Last week, the global food price index reached an all-time high, soaring 24.1% above its level the year before. For Egypt, the increase in annual inflation was predominantly driven by 17.6% increase in food and beverage costs, especially with the increasingly complicated Russia-Ukraine crisis. According to Egypt’s Finance Minister, before the crisis in Ukraine, we used to buy a tonne of wheat for 226 euros, now it costs 363 euros. Given that Egypt is one of the largest wheat importers in the world, wheat prices worldwide could force the government to revise its bread subsidies to protect its finances. Yet, lifting bread subsidies will likely push Egypt’s inflation rate to 12%. While tackling the bread subsidy may not be considered in the short-term, the government has already raised the prices of other commodities such as sugar and cooking oil that many people receive as part of the food-subsidies program. The surge in food prices was also prompted by the government’s decision in December to raise the price of butane gas–used for cooking by most of Egypt’s poorest households along with the price of subsidized vegetable oil.
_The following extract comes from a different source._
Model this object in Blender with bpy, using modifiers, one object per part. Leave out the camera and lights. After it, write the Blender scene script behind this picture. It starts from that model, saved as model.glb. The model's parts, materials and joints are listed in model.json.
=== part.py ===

III. Growing Fiscal Deficit:

J.P. Morgan Commodities research team now see fiscal deficit wider at 6.6% of GDP in FY22 from 6.4% previously. This is attributed to the rising commodity prices and higher import costs. The rapid rise in wheat prices alone had an immediate impact on the government’s fiscal accounts as the finance minister recently announced that the state’s budget for wheat purchases would increase by EGP15bn. This has actually delayed state’s efforts to bring down the debt-to-GDP ratio, which is elevated in Egypt. The total debt-to-GDP ratio reached 90% in 2020, placing significant strains on the state budget, as the cost of interest on loans will consume 31.5% of state expenditure in 2021/2022. The situation is compounded by an underperforming non-oil private sector, which has been contracting for most of the past 5 years, due to weak local demand and export orders. This weakens the tax base of the state, further increasing the pressure on government to cut public spending in order to meet its debt commitments and maintain its creditworthiness. Before the crisis, Egypt had been working to sustain appetite for its treasury bills to finance current account and budget deficits. Yet, many investors are concerned that emerging markets, including Egypt, may be more susceptible to any disruptions resulting from Russia-Ukraine crisis. According to the bankers, who declined to be named, foreign investors had pulled about $3 billion out of Egypt since the beginning of March. Also, the Egyptian Stock Exchange revealed that foreign investors sold around $1.19 billion of Egyptian treasury bonds in just three days, according to the Reuters statement.

IV. A Sharp Rise in Input Costs:

According to the IHS report on Egypt, Egypt’s PMI dropped to its lowest reading since April 2021 at 47.9 but rose again in Feb to reach 48.1, which is still below the 50-threshold. This indicates a solid decline in overall business conditions and the sharpest decrease in non-oil activity in Egypt since June 2020. Sub-indexes showed a decline in output and new orders, as well as employment and purchasing activity, with firms struggling with another sharp rise in input costs. Input cost inflation was at its the second fastest in over 3 years in Dec. 2021. According to the IHS Markit report, raw material costs continued to climb, with some surveyed companies highlighted price mark-ups of over 10% to protect their profit margins. For example, according to Masrawy, Ezz Steel increases steel prices by EGP 2k/ton over the past month, while the Suez Steel Company hiked its prices by around EGP 1.5k. Also, increased shipping and energy prices continued to burden companies with rising input costs. So, it is not just food prices that are rising; other areas of the economy such as manufacturing and construction are facing higher input costs as the prices of raw materials rise. All these factors together are not only constraining activity over 2022 but have also led companies to reduce their staffing levels, resulting in a fourth successive monthly drop in employment.